The strategy is much the same at other fashion megabrands like Polo Ralph Lauren, Guess and Liz Claiborne. Frustrated by an inability to control pricing and brand display and tired of competing with retailers’ proliferating private-label line-up, such brands are aiming to reduce their co-dependency on department stores.

“Great brands see they have to protect themselves and can no longer depend on department stores,” said Howard Davidowitz, chairman of Davidowitz and Associates.

Battling private labels

The shift comes as luxury brands increasingly compete with their distributors. Just 10 years ago, only 25 per cent of apparel sales were private label, according to market research firm NPD Group. Today private-label penetration tops 37 per cent.

“Luxury brands are opening their own stores to get 360-degree control, which on the luxury end is so critically important because this consumer wants care and feeding throughout the entire sales process,” said Pam Danzinger, author of Let Them Eat Cake: Marketing to the Masses as Well as the Classes.

Indeed, Mike Tucci, president of Coach’s North American Retail Stores, said, it “allows us to interact directly with our customer and to capture market share on a broad level.”

Retail boom

Polo Ralph Lauren’s fastest-growing segment over the last two years is by far retail.
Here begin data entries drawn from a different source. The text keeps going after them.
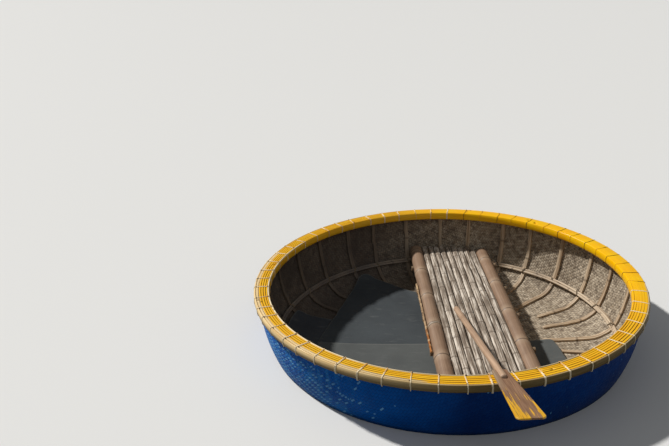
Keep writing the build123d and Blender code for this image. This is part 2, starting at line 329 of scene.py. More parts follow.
def on_wall(line, along, depth, bearing, aside=0.0):
    """Place on the hull: how far along its line, how deep inside its outer face, and on what bearing."""
    tree = tree_of([line])
    found = {0: made(tree, "GeometryNodeObjectInfo", {"Object": line}, "Geometry"), "Length": along}
    found = add_node(tree, "GeometryNodeSampleCurve", found, mode="LENGTH", use_all_curves=True).outputs
    radius, _, height = split_vector(Term(found["Position"]))
    ahead, _, rise = split_vector(Term(found["Tangent"]))
    return round_place(bearing, radius - rise * depth, height + ahead * depth, aside)


def uv_parts(tree, name):
    """The two parts of a UV map that a piece carries."""
    return split_vector(made(tree, "ShaderNodeUVMap", uv_map=name))[:2]


def here(tree):
    """Place of a point on the object, in metres."""
    return made(tree, "ShaderNodeTexCoord", output="Object")


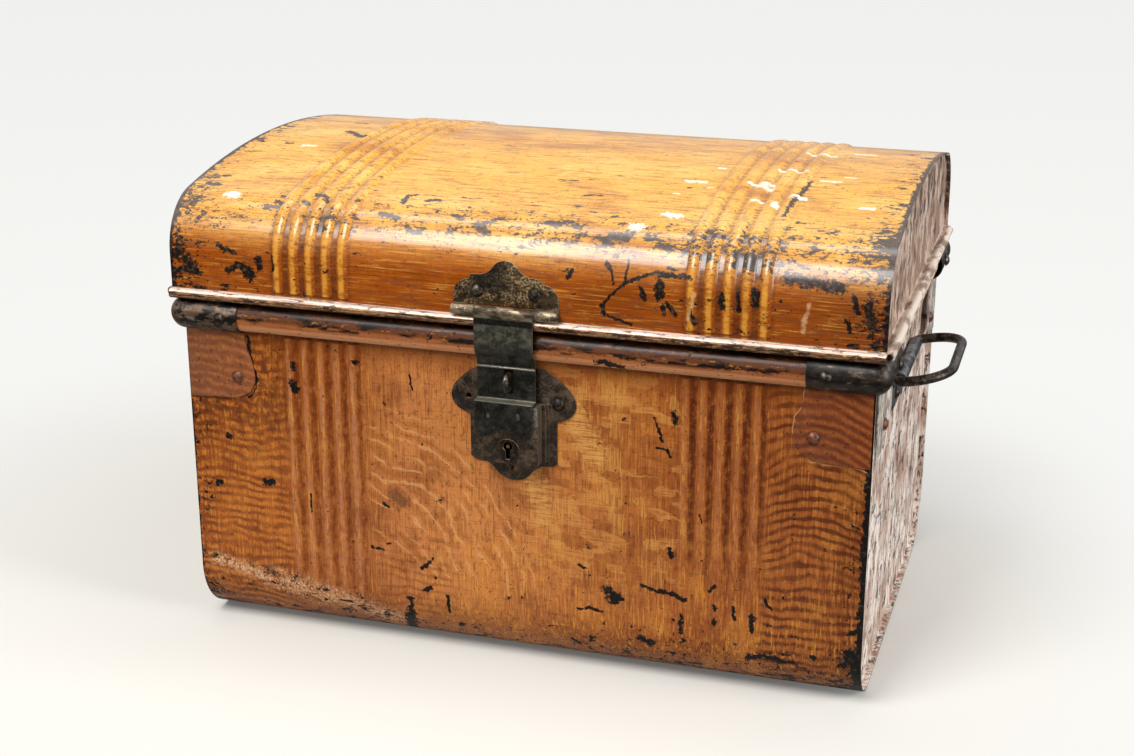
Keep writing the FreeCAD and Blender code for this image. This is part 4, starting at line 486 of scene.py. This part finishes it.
panels.lay("#2A221D", soot)
inside = x.size().rise(0.24895, 0.24865)
panels.lay(buff_lining(panels), inside)
dents = panels.cloud(50, seed=19.0, detail=1.0) * 1.6
panels.end(soot * 0.3, cloud * 0.2 + 0.4, soot * -0.3 + dents, relief, 0.3, 0.1)
panels.dress("body_end_right", "body_end_left")

# ---------------------------------------------------------------- the lid's sheet
# Front, crown and back of the lid in one sheet, its lower edge rolled round a wire.  The scumble is
# golden, its grain runs lengthways, and the shoulder is scuffed to black metal.
lid_ribs = (-0.1498, 0.1534)
lid_foot = 0.270
lid_height = 0.090
roll_top = 0.2708
crown_foot = 0.320
lid = Finish("oak_scumble_on_lid_sheet", "#9C490C")
x, y, z = lid.x, lid.y, lid.z
up = z.rise(0.300, 0.336)
ramp = add(lid.tree, "ShaderNodeValToRGB", {0: ((z - lid_foot) * (1 / lid_height)).socket}, out=None)
stops = [(0.0, "#964A10"), (1.0, "#E4A644"), (0.2, "#A44E08"), (0.35, "#A04C08"), (0.46, "#B86A16"),
         (0.56, "#D08E2E"), (0.75, "#E0A23E")]
for index, (at, code) in enumerate(stops):
    stop = ramp.color_ramp.elements[index] if index < 2 else ramp.color_ramp.elements.new(at)
    stop.color = ink(code)
lid.colour = ramp.outputs[0]
lid.lay("#7A3A12", x.rise(0.17, 0.24) * up.rest() * 0.6)
cloud = lid.cloud(45, (1.8, 1, 1), 2.0)
mottle = lid.cloud(4.5, (2.2, 1, 1), 41.0, 7.0, 0.72)
lid.lay("#F0C268", cloud.rise(0.48, 0.66) * up * 0.6)
lid.lay("#7E3A0A", cloud.rise(0.5, 0.32) * up.rest() * 0.5)
lid.lay("#A5601E", cloud.rise(0.47, 0.33) * up * 0.6)
lid.lay("#7A3E12", mottle.rise(0.46, 0.33) * 0.55)
lid.lay("#EDBE6A", mottle.rise(0.54, 0.7) * (up * 0.3 + 0.2))
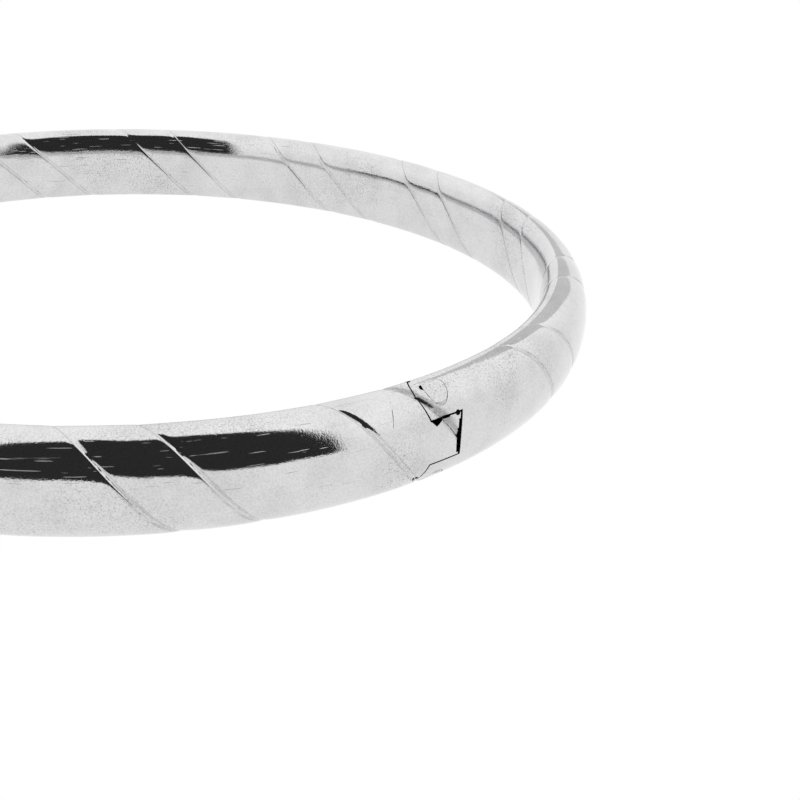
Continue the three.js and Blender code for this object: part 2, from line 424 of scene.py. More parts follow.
def grid_faces(rows: int, columns: int, rows_join: bool = False, columns_join: bool = False) -> Array:
    """Four-cornered faces of a grid whose points are numbered row by row.

    Args:
        rows: how many rows of points there are.
        columns: how many points a row has.
        rows_join: True where the last row joins the first.
        columns_join: True where a row's last point joins its first.

    Returns:
        Each face's point, the one after it in the next row, that one's neighbour, and its own neighbour.
    """
    spans = np.arange(rows - (not rows_join)), np.arange(columns - (not columns_join))
    row, column = np.meshgrid(*spans, indexing="ij")
    after_row, after = (row + 1) % rows, (column + 1) % columns
    corners = [row * columns + column, after_row * columns + column]
    corners += [after_row * columns + after, row * columns + after]
    return np.stack(corners, -1).reshape(-1, 4)


# The order of a face's corners that turns it over and keeps its first corner.
TURNED_OVER = [0, 3, 2, 1]


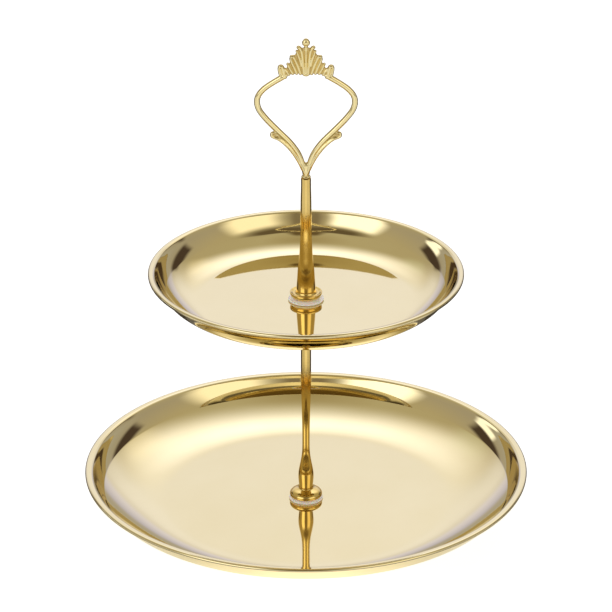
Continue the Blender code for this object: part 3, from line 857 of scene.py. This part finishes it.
def studio_world():
    """Soft studio: a warm grey room with a big light high behind the stand, a backdrop that brightens
    towards its foot, two broad lights in front, and dark cards. The camera sees only plain white."""
    world = bpy.data.worlds.new("studio")
    bpy.context.scene.world = world
    world.use_nodes = True
    nodes = Nodes(world.node_tree)
    background = world.node_tree.nodes["Background"]
    look = nodes.add("ShaderNodeTexCoord").outputs["Generated"]
    split = nodes.add("ShaderNodeSeparateXYZ")
    nodes.wire(look, split.inputs[0])
    elevation = nodes.maths("ARCSINE", split.outputs["Z"])
    azimuth = nodes.maths("ARCTAN2", split.outputs["X"], split.outputs["Y"])
    from_back = nodes.maths("ABSOLUTE", azimuth)
    from_front = nodes.maths("SUBTRACT", math.pi, from_back)

    def patch(place, low, high, blur):
        """1 between low and high degrees, fading out over blur degrees at each side."""
        half = blur / 2
        edges = [math.radians(edge) for edge in (low - half, low + half, high - half, high + half)]
        rise = nodes.ranged(place, edges[0], edges[1], 0.0, 1.0, smooth=True)
        fall = nodes.ranged(place, edges[2], edges[3], 1.0, 0.0, smooth=True)
        return nodes.maths("MULTIPLY", rise, fall)

    total = nodes.ramp(nodes.ranged(elevation, math.radians(-5.0), math.radians(90.0), 0.0, 1.0),
                       (0.0, (0.46, 0.46, 0.47)), (0.16, (0.40, 0.37, 0.33)), (0.45, (0.47, 0.42, 0.30)),
                       (0.80, (0.485, 0.44, 0.31)), (1.0, (0.38, 0.32, 0.19)))

    # the big light, brightest in the middle
    away = nodes.vector("SUBTRACT", look, direction(4.0, 50.0))
    away = nodes.vector("MULTIPLY", away, (0.95, 1.0, 1.0))
    share = nodes.ranged(nodes.vector("LENGTH", away), 0.0, 0.57, 1.0, 0.0, smooth=True)
    total = nodes.mixed(share, total, (0.80, 0.88, 1.22, 1.0), "ADD")

    # cards: what the angle round the stand is measured from, its range and blur, the range and blur
    # of the elevation, the colour, and whether it adds to the room or covers it
    backdrop = (
        (azimuth, (-38.0, 42.0, 28.0), (14.0, 58.0, 24.0), (0.27, 0.28, 0.35), "ADD"),
        (azimuth, (-26.0, 26.0, 24.0), (13.0, 24.5, 7.0), (0.13, 0.13, 0.16), "ADD"),
        (azimuth, (-34.0, 34.0, 20.0), (18.0, 28.0, 7.0), (0.10, 0.13, 0.24), "ADD"),
        (azimuth, (-40.0, 40.0, 16.0), (10.5, 17.5, 4.0), (0.05, 0.08, 0.36), "ADD"),
        (azimuth, (24.0, 50.0, 14.0), (34.0, 46.0, 8.0), (0.15, 0.14, 0.11), "ADD"),
        (azimuth, (-50.0, -26.0, 14.0), (34.0, 46.0, 8.0), (0.06, 0.09, 0.09), "ADD"),
    )
    dark_overhead = (
        (from_front, (-90.0, 62.0, 30.0), (47.0, 64.0, 10.0), (0.13, 0.10, 0.06), "MIX"),
        (from_front, (-90.0, 28.0, 20.0), (64.0, 79.0, 8.0), (0.14, 0.10, 0.05), "MIX"),
    )
    sides = (
        (from_back, (42.0, 74.0, 8.0), (12.0, 24.0, 5.0), (0.07, 0.05, 0.04), "MIX"),
        (azimuth, (-76.0, -58.0, 5.0), (5.0, 12.0, 3.0), (1.35, 1.38, 1.46), "MIX"),
    )
    front_lights = (
        (azimuth, (114.0, 156.0, 18.0), (8.0, 42.0, 10.0), (1.25, 1.18, 1.00), "MIX"),
        (azimuth, (-158.0, -116.0, 14.0), (8.0, 43.0, 10.0), (1.60, 1.60, 1.60), "MIX"),
        (from_front, (-90.0, 13.0, 10.0), (-30.0, 48.0, 10.0), (0.24, 0.20, 0.14), "MIX"),
    )
    for around, across, up, colour, blend in backdrop + dark_overhead + sides + front_lights:
        share = nodes.maths("MULTIPLY", patch(around, *across), patch(elevation, *up))
        total = nodes.mixed(share, total, (*colour, 1.0), blend)
    seen = nodes.add("ShaderNodeLightPath").outputs["Is Camera Ray"]
    nodes.wire(nodes.mixed(seen, total, (1.0, 1.0, 1.0, 1.0)), background.inputs["Color"])


def floor_disc():
    """White floor, which glows so that it reads as white paper; the camera sees it plain. Mirrors see it
    dimmer, with painted light
    and painted shade: brighter under the stand, straight ahead of it and far away, and painted shade in a
    ring round it and at its back corners."""
    bm = bmesh.new()
    bmesh.ops.create_circle(bm, cap_ends=True, segments=96, radius=FLOOR_RADIUS)
    mesh = bpy.data.meshes.new("floor")
    bm.to_mesh(mesh)
    bm.free()
    floor = bpy.data.objects.new("floor", mesh)
    floor.location = (0.0, 0.0, -FLOOR_DROP)
    bpy.context.scene.collection.objects.link(floor)
    material, nodes, shader, place = new_material("floor_white")
    shader.inputs["Roughness"].default_value = 0.9
    shader.inputs["Specular IOR Level"].default_value = 0.0
    shader.inputs["Emission Color"].default_value = (1.0, 1.0, 1.0, 1.0)
    split = nodes.add("ShaderNodeSeparateXYZ")
    nodes.wire(place, split.inputs[0])
    forwards = nodes.maths("MULTIPLY", split.outputs["Y"], -1.0)
    from_front = nodes.maths("ABSOLUTE", nodes.maths("ARCTAN2", split.outputs["X"], forwards))
    distance = nodes.vector("LENGTH", place)

    def by_distance(start, end, before, after):
        return nodes.ranged(distance, start, end, before, after, smooth=True)

    def by_angle(start, end, before, after):
        return nodes.ranged(from_front, math.radians(start), math.radians(end), before, after, smooth=True)

    # painted shade seen only in mirrors: a dark patch at the back corners and a dark ring round the stand,
    # standing for shadow
    behind = nodes.maths("MULTIPLY", by_angle(84.0, 104.0, 0.0, 1.0), by_angle(150.0, 168.0, 1.0, 0.0))
    behind = nodes.maths("MULTIPLY", behind, by_distance(0.150, 0.175, 0.0, 1.0))
    shade_ring = nodes.maths("MULTIPLY", by_distance(0.147, 0.153, 0.0, 0.85),
                             by_distance(0.184, 0.198, 1.0, 0.0))
    shade = nodes.maths("MAXIMUM", behind, shade_ring)

    # painted light seen only in mirrors: a bright pool under the stand, a lane and a patch straight ahead,
    # and a brighter far floor
    pool = by_distance(0.134, 0.148, 0.30, 0.08)
    far = by_distance(0.40, 0.50, 0.0, 0.10)
    lane = nodes.maths("MULTIPLY", by_angle(7.0, 24.0, 1.0, 0.0), 0.22)
    ahead = nodes.maths("MULTIPLY", by_angle(22.0, 42.0, 0.22, 0.0), by_distance(0.24, 0.30, 1.0, 0.0))
    light = nodes.maths("ADD", nodes.maths("ADD", pool, nodes.maths("ADD", far, lane)), ahead)

    ray = nodes.add("ShaderNodeLightPath")
    mirror = ray.outputs["Is Glossy Ray"]
    dim = nodes.maths("MULTIPLY", mirror, shade)
    tone = nodes.mixed(dim, (0.66, 0.67, 0.70, 1.0), (0.10, 0.09, 0.08, 1.0))
    nodes.wire(tone, shader.inputs["Base Color"])
    glow = nodes.maths("ADD", nodes.ranged(ray.outputs["Is Camera Ray"], 0.0, 1.0, 0.22, 0.80),
                       nodes.maths("MULTIPLY", mirror, light))
    glow = nodes.maths("MULTIPLY", glow, nodes.maths("SUBTRACT", 1.0, dim))
    nodes.wire(glow, shader.inputs["Emission Strength"])
    mesh.materials.append(material)


def camera():
    """Looks down at the stand from the front, at the photograph's own angle and distance."""
    data = bpy.data.cameras.new("camera")
    data.sensor_width = CAMERA_SENSOR
    data.lens = CAMERA_LENS
    data.clip_end = 30.0
    obj = bpy.data.objects.new("camera", data)
    obj.location = CAMERA_PLACE
    obj.rotation_euler = (math.radians(90.0 - CAMERA_DOWN), 0.0, 0.0)
    bpy.context.scene.collection.objects.link(obj)
    bpy.context.scene.camera = obj


def main():
    bpy.context.scene.view_settings.view_transform = "Standard"
    plate = plate_gold()
    cast = cast_gold()
    turned = turned_gold()
    steel = plated_steel()
    milky = milky_plastic()
    clear = clear_rubber()

    dish("lower_dish", LOWER_DISH, "lower_plate", "base", plate)
    dish("upper_dish", UPPER_DISH, "upper_plate", "tier", plate)
    stem_rod(turned)
    handle_post(turned)
    crown_casting(cast)
    stud("stem_stud", "rod_stud", "stem", THREAD_RADIUS, THREAD_PITCH, THREAD_DEPTH, steel)
    stud("loop_pin", "loop_stud", "handle", PIN_RADIUS, PIN_PITCH, PIN_THREAD, steel)
    fixing_screw(steel)
    ring("screw_washer", "bottom_washer", "screw_washer", "plated_steel", WASHER_RADIUS, 0.18 * MM, steel)
    ring("gasket_under_lower", "lower_gasket_bottom", "base", "milky_plastic", GASKET_RADIUS,
         0.35 * MM, milky)
    ring("gasket_on_lower", "lower_gasket_top", "base", "milky_plastic", GASKET_RADIUS - 0.3 * MM,
         0.3 * MM, milky, shoulder=0.7 * MM)
    ring("gasket_under_upper", "upper_gasket_bottom", "stem", "milky_plastic", GASKET_RADIUS,
         0.35 * MM, milky)
    ring("gasket_on_upper", "upper_gasket_top", "handle_gasket", "milky_plastic", GASKET_RADIUS,
         0.45 * MM, milky, shoulder=0.4 * MM)
    for number in range(1, 5):
        bumper(f"bumper_{number}", f"foot_{number}", clear)

    studio_world()
    floor_disc()
    camera()


main()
Although wholesale garnered $1.2 billion in sales in fiscal 2004, sales have increased only 1 per cent since fiscal 2002. The brand’s retail segment, meanwhile, jumped almost 27 per cent, from $924 million to $1.1 billion.

In the company’s 2004 annual report, CEO Ralph Lauren outlined plans to open 70 to 85 stores annually over the next five years.

In 2004, comparative store sales at Guess rose almost 10 per cent and the $730 million brand plans to open 24 new stores in 2005, while continuing to decrease shipments to department stores, according to the Securities and Exchange Commission filings.